Tras la visita, siendo ya hora de comer, me sacaron una bandeja de comida que compartiría con mi anfitrión. Aproveché para seguir escudriñando en la idiosincrasia de este pueblo. Quizá sorprenda la costumbre de que si un yazidí es encerrado en un círculo quedará dentro hasta que otro yazidí lo abra permitiéndole salir. Está prohibido comer lechuga. El matrimonio sólo está permitido entre yezidíes, y quien no nazca heredando tal fe no puede acogerse a ella. Tampoco sus fieles pueden dejarla. Esto ha provocado no pocas críticas, pues hace algunos años una mujer yezidí, al casarse con un hombre musulmán y enterarse de ello la voz pública, fue lapidada cerca de Mosul. Un escueto “Va contra las normas” es todo lo que a quienes pregunté por este asunto respondieron. Las mujeres además tienen prohibido alfabetizarse. Curiosamente, el divorcio está permitido. Si el marido se ausenta, dejando a su esposa durante más de un año, el matrimonio se anula, así como la posibilidad del hombre de volver a casarse de nuevo. Queda prohibido pronunciar cualquier palabra que comience por “sh”, pues así empieza tambien “Shai-tan”, otra forma de referirse a Melek Taus (y por la que a veces es confundido con Satán).
El pueblo kurdo ha sido perseguido desde el comienzo de sus días, ora por la importancia geoestratégica de sus asentamientos, ora por robar sus bienes, ora por mera expansión territorial. El tener una religión bañada de cierto oscurantismo, poco transparente a los no practicantes, endogámica, y en la que se sacrificasen para algunos rituales animales (siempre aves) facilitaba a sus enemigos justificar sus ataques.

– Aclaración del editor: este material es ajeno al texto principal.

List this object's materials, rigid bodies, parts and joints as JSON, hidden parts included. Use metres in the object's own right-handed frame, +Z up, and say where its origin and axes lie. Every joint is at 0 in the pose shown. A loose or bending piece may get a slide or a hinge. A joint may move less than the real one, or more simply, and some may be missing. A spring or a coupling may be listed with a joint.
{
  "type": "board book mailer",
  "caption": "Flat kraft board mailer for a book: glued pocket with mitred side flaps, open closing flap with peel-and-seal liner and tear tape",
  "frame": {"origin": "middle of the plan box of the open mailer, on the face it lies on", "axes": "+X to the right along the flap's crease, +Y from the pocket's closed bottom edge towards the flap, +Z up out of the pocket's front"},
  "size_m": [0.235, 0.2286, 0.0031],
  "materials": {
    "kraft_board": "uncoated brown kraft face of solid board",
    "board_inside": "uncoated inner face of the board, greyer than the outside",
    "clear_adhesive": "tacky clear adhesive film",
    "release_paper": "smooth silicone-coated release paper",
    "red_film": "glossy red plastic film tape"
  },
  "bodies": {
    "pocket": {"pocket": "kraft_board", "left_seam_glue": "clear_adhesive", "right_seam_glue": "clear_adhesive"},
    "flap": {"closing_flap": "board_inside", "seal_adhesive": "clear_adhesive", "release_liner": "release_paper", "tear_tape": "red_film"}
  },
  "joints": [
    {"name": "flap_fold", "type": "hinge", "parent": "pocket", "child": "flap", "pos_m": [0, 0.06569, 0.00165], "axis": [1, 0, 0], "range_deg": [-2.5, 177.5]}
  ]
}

Me despedí de mis nuevos amigos yezidís agradeciéndoles su hospitalidad, y saliendo por donde había venido. En el camino conocí a unos jóvenes que también habían pasado la tarde en el templo que se ofrecieron rápidamente a llevarme en su coche hasta un control cercano a Mosul. Quien me recogiese en mi último trayecto iraquí, un trabajador del gobierno europeo, me invitó a visitar un campamento de refugiados por los exiliados del PKK en el que él debía recoger un documento. La experiencia de aquella breve visita bien merece otro artículo.

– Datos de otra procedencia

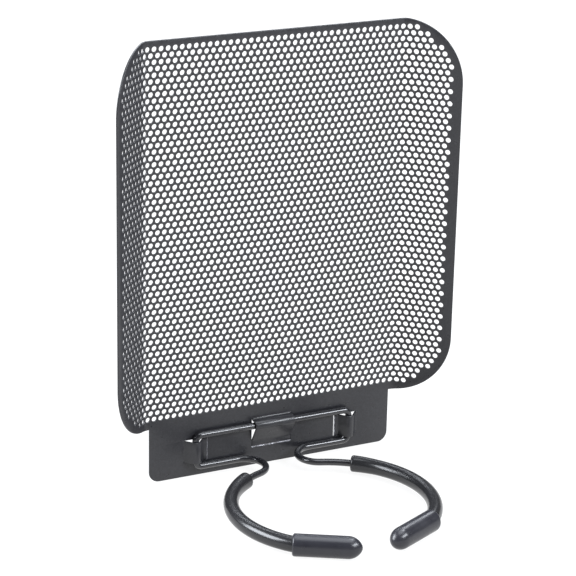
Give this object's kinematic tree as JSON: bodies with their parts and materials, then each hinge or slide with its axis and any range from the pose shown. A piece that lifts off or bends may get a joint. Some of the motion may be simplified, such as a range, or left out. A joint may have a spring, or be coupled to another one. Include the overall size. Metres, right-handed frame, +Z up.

Una vez en el paso fronterizo de Ibrahim Khalil, me llevé la primera sorpresa de la noche. No había considerado que esos días se celebraba el Eid, – la fiesta del cordero -, que es el equivalente islámico a la Navidad cristiana y que hacía que las colas se extendieran kilómetros para salir del país. Ante la obligación de hacerlo en vehículo, compré alcohol y tabaco en el duty free, tanto como permitía la ley de exportación, a cambio de cruzar gratuitamente en el vehículo de quienes se beneficiaban de la compra vendiendo los bienes nada más pasar la frontera. Tras una insoportable noche en vela, diez horas después desde que llegase a la frontera y con el cielo ya amanecido, entraba en territorio turco.